Lemma 44.3.5. Let $X \to S$ be a smooth morphism of schemes of relative dimension $1$ such that the functors $\mathrm{Hilb}^ d_{X/S}$ are representable. The schemes $\underline{\mathrm{Hilb}}^ d_{X/S}$ are smooth over $S$ of relative dimension $d$.

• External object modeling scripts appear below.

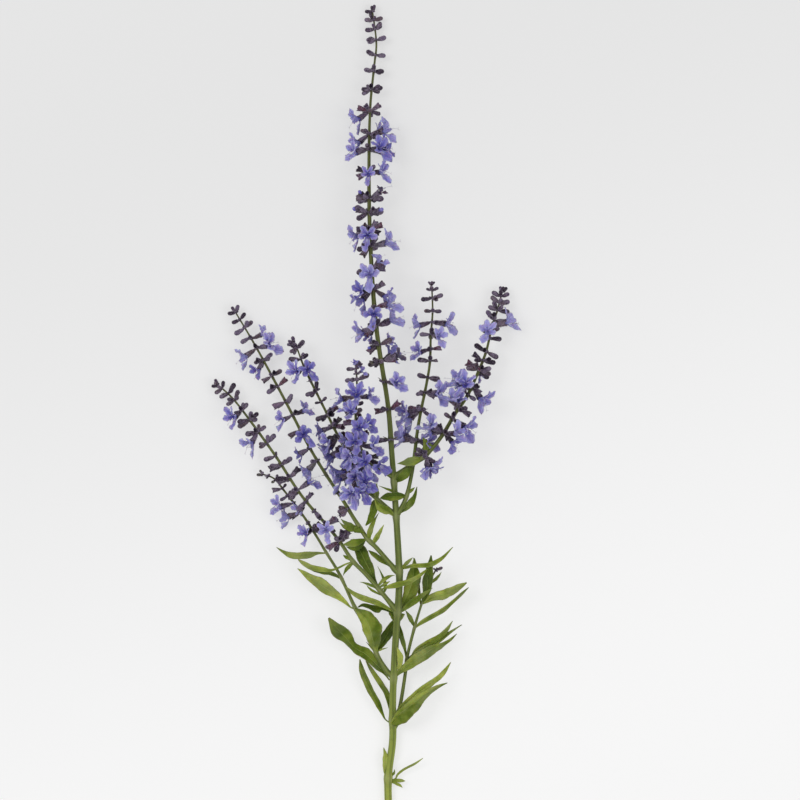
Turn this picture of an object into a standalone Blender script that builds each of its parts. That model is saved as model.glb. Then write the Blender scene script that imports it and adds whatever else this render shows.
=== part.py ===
"""A cut, branched flowering stem of Russian sage, lying on a flat surface.

Leafy stems, flowering spikes and single leaves, each a closed solid of its own. All sizes below are in
millimetres, in the frame of the cut end: x to the right, y from the cut end towards the tip of the main
spike, z up from the surface. plant_frame moves the finished plant so that the middle of its footprint is
the origin.
"""

import math

import bmesh
import bpy
from mathutils import Matrix, Vector
from mathutils.geometry import interpolate_bezier

MM = 0.001
GAP = 0.35  # air between two pieces that meet
STEM_STEP = 9.0  # length of one straight run of a stem's tube
ROUTE_POINTS = 9  # points read from a route between two of its own points
SPIKE_SIDES = 4  # sides of a spike's axis
LEAF_THICKNESS = 0.5
JOIN_INSIDE = 0.15  # how far inside its axis a flower starts
BELOW_WHORLS = 6.0  # length of bare axis below a spike's lowest whorl
STRAIGHT_END = 2.0  # a stem and its spike are straight for this far where they meet

# Each stem: the points its middle line passes through, and its radius at some distances from its base.
STEMS = {
    "main": {
        "route": [
            (0, 0, 2), (-0.5, 25, 2.3), (2, 46, 3.4), (2, 67.5, 5.2), (3.5, 99, 9), (5.5, 128.5, 13.5),
            (5.5, 143, 15.5), (3.5, 177.5, 19.5), (1.5, 205.5, 21), (-0.5, 230.5, 21), (-6, 266, 19.5),
            (-8.5, 290.5, 18), (-10.5, 326, 15.5), (-11, 360.5, 13), (-10.4, 394, 9.3), (-8.1, 418.5, 5.7),
            (-7, 431, 4.5), (-9.2, 449, 2.6),
        ],
        "radii": [
            (0, 1.95), (70, 1.95), (130, 1.8), (200, 1.5), (240, 1.3), (350, 1.0), (420, 0.6), (450, 0.35),
        ],
    },
    "a": {
        "route": [
            (2, 120.5, 12.4), (-5.5, 129.7, 13), (-12.8, 138, 13), (-20.3, 145.7, 13), (-26.3, 154.8, 12.5),
            (-33.5, 164, 13), (-48.7, 182, 12.5), (-62.5, 203, 9.5), (-78.5, 225, 7), (-87, 235.5, 5.5),
            (-95, 242.5, 3.5),
        ],
        "radii": [(0, 1.2), (34, 1.05), (50, 0.9), (120, 0.7), (157, 0.35)],
    },
    "b": {
        "route": [
            (-1, 84, 7.1), (-7, 94.3, 8.5), (-11.8, 107.4, 9), (-18.5, 119, 9), (-24, 131, 8.5),
            (-28.5, 140, 8), (-34.4, 149.4, 7.5), (-40.5, 159.5, 7), (-47, 169.5, 6.6), (-58, 184, 6),
            (-63.5, 190.5, 5.2), (-70.5, 193, 4),
        ],
        "radii": [(0, 1.15), (39, 1.0), (60, 0.85), (110, 0.6), (131, 0.35)],
    },
    "c": {
        "route": [
            (3, 141, 15.2), (-6.2, 151.8, 15), (-12.2, 158, 14.5), (-18.6, 167.6, 14), (-26.5, 180.5, 13),
            (-35.5, 194, 11.5), (-44.5, 209, 10), (-57.3, 233.5, 8), (-72.9, 262.3, 7), (-85, 282.7, 4),
        ],
        "radii": [(0, 1.25), (21, 1.15), (40, 1.0), (120, 0.7), (167, 0.35)],
    },
    "d": {
        "route": [
            (3.5, 171, 19), (-6.5, 179.5, 18.5), (-16, 187, 17.5), (-19.5, 194, 16.5), (-21, 201, 15.5),
            (-27, 212, 14), (-34.5, 227, 12.5), (-42.5, 243, 11.5), (-47, 252.5, 11), (-51, 263, 10.5),
            (-53.5, 265.5, 10),
        ],
        "radii": [(0, 1.0), (30, 0.85), (90, 0.65), (112, 0.35)],
    },
    "e": {
        "route": [
            (2, 191.5, 20.5), (-9.5, 199, 24), (-16, 208.5, 27), (-18, 220, 28.5), (-18, 233, 29),
            (-17.5, 242, 29), (-18, 253.5, 27.5),
        ],
        "radii": [(0, 0.95), (20, 0.85), (50, 0.65), (72, 0.35)],
    },
    "f": {
        "route": [
            (5, 171.5, 19), (9.5, 180.5, 19.5), (12.5, 193.5, 18.5), (14, 203.5, 17.5), (15.5, 216, 16.5),
            (17.5, 227.5, 15.5), (20.5, 242, 14), (22.5, 254.5, 12.5), (23, 269, 11), (24, 282.5, 9.5),
            (23.5, 298, 8),
        ],
        "radii": [(0, 1.1), (30, 0.95), (90, 0.7), (129, 0.35)],
    },
    "g": {
        "route": [
            (4, 192.5, 20.8), (10.5, 197, 21.5), (18.4, 202.1, 22), (22.6, 206, 22), (29.4, 214.7, 20.5),
            (36.5, 226.5, 18), (43, 236, 15.5), (49, 249, 12), (53.5, 260.5, 9.5), (56.5, 273, 7.5),
            (60, 284, 6), (62.5, 294, 4),
        ],
        "radii": [(0, 1.2), (30, 1.05), (80, 0.8), (121, 0.35)],
    },
    "h": {
        "route": [
            (3.5, 54, 3.8), (6.5, 67, 3), (9, 83, 4.5), (10.1, 92.5, 6), (14.2, 109, 8), (17.9, 121.4, 9),
            (21.5, 131.9, 9.5), (26.5, 141.5, 9),
        ],
        "radii": [(0, 1.0), (55, 0.8), (70, 0.6), (91, 0.4)],
    },
}

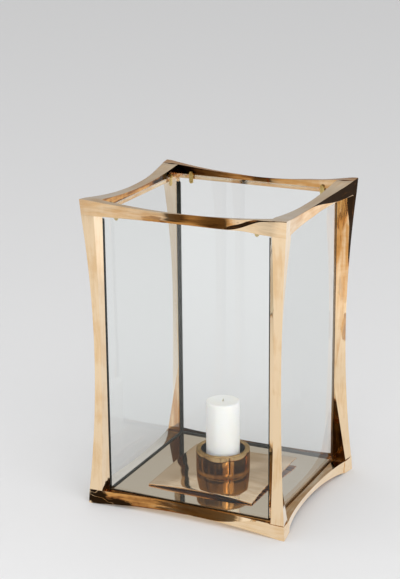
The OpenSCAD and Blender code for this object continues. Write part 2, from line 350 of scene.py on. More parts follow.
@dataclass(frozen=True)
class ClearGlass:
    """Flat clear glass, seen as such only by rays straight from the eye.

    Shadows and the bronze's reflections pass through it as if it were a faint tint.
    """

    name: str = "clear_glass"
    tint: Colour = (0.978, 0.988, 0.984)
    smeared: Colour = (0.988, 0.995, 0.992)
    faint: Colour = (0.97, 0.98, 0.98)
    ior: float = 1.38
    smears: float = 7.0
    smear_depth: float = 0.00006

    def make(self) -> bpy.types.Material:
        """Builds the material."""
        material, g = new_material(self.name)
        smear = g.noise(self.smears, 3.0, 0.6)
        glass = g.node("ShaderNodeBsdfPrincipled", {
            "Base Color": g.mix(smear, self.tint, self.smeared), "Roughness": 0.0, "IOR": self.ior,
            "Transmission Weight": 1.0, "Normal": g.bump(smear, self.smear_depth),
        })
        clear = g.node("ShaderNodeBsdfTransparent", {"Color": self.faint})
        path = g.node("ShaderNodeLightPath", {})
        reflected = path.other("Glossy Depth").step(0.2, 0.8)
        unseen = g.maths("MAXIMUM", path.other("Is Shadow Ray"), reflected)
        g.surface(g.mix_shader(unseen, glass, clear))
        return material


@dataclass(frozen=True)
class Plain:
    """A plain material with slight variation of colour, gloss and surface."""

    name: str
    colour: Colour
    second: Colour
    rough: float = 0.75
    metallic: float = 0.0
    grain: float = 120.0
    grain_depth: float = 0.00005
    soften: float = 0.0
    soften_radius: Colour = (0.010, 0.008, 0.006)

    def make(self) -> bpy.types.Material:
        """Builds the material."""
        material, g = new_material(self.name)
        patch = g.noise(self.grain * 0.2, 3.0, 0.55)
        grain = g.noise(self.grain, 3.0, 0.6)
        inputs: Inputs = {
            "Base Color": g.mix(patch.step(0.35, 0.65), self.colour, self.second),
            "Metallic": self.metallic,
            "Roughness": self.rough + (grain - 0.5) * 0.12,
            "Normal": g.bump(grain, self.grain_depth),
        }
        if self.soften:
            inputs["Subsurface Weight"] = self.soften
            inputs["Subsurface Radius"] = self.soften_radius
            inputs["Subsurface Scale"] = 1.0
        g.surface(g.node("ShaderNodeBsdfPrincipled", inputs))
        return material


class Finish(Enum):
    """The finishes of the pieces; the first word of each value is the record's slot."""

    BAR_X = "bronze along x"
    BAR_Y = "bronze along y"
    BAR_Z = "bronze along z"
    TRAY = "bronze tray"
    CUP = "bronze cup"
    FLOOR = "floor_bronze"
    BRASS = "brass"
    STEEL = "steel"
    GLASS = "clear_glass"
    RUBBER = "rubber"
    BEAD = "rubber bead"
    DUSTY = "rubber dusty"
    WAX = "wax"
    COTTON = "cotton"

    @property
    def slot(self) -> str:
        """The record's slot."""
        return self.value.split()[0]


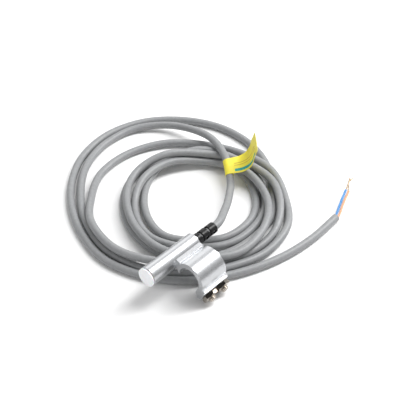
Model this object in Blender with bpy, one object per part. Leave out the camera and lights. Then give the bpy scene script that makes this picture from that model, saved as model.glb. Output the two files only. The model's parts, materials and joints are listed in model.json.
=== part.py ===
"""Cylinder position sensor with a tie-rod clamp, its cable and the pieces inside it.

Frame: metres, +Z up, the floor at z = 0. The tube's axis runs along Y, with its sensing
end towards -Y and its cable end towards +Y. The clamp arm reaches towards +X. The origin
is under the middle of the sensor head. Sizes below are in millimetres.
"""

import math

import bmesh
import bpy
from mathutils import Matrix, Vector

MM = 0.001

# Head: the tube, its clamp arm and where they stand
HEAD_LENGTH = 46.0  # front plug to the end of the strain relief
TUBE_R = 4.75
TUBE_BORE_R = 3.6
TUBE_X = -9.97  # the tube's axis
TUBE_Z = 15.65
TUBE_PLACE = (TUBE_X, 0.0, TUBE_Z)
FRONT_Y = -HEAD_LENGTH / 2
REAR_Y = FRONT_Y + 32.0
CLAMP_LENGTH = 16.0
CLAMP_REAR_Y = REAR_Y - 0.3
CLAMP_FRONT_Y = CLAMP_REAR_Y - CLAMP_LENGTH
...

Proof. We have $\underline{\mathrm{Hilb}}^0_{X/S} = S$ and $\underline{\mathrm{Hilb}}^1_{X/S} = X$ thus the result is true for $d = 0, 1$. Assuming the result for $d$, we see that $\underline{\mathrm{Hilb}}^ d_{X/S} \times _ S X$ is smooth over $S$ (Morphisms, Lemma 29.34.5 and 29.34.4). Since $\underline{\mathrm{Hilb}}^ d_{X/S} \times _ S X \to \underline{\mathrm{Hilb}}^{d + 1}_{X/S}$ is finite locally free of degree $d + 1$ by Lemma 44.3.4 the result follows from Descent, Lemma 35.14.5. We omit the verification that the relative dimension is as claimed (you can do this by looking at fibres, or by keeping track of the dimensions in the argument above). $\square$

## Comments (3)

Comment #4950 by SDIGR on

First sentence of the Proof: $\underline{\mathrm{Hilb}_{X/S}^0}=S\mapsto\underline{\mathrm{Hilb}_{X/S}^d}=S$.

Comment #4951 by SDIGR on

Sorry, I mean the other way around.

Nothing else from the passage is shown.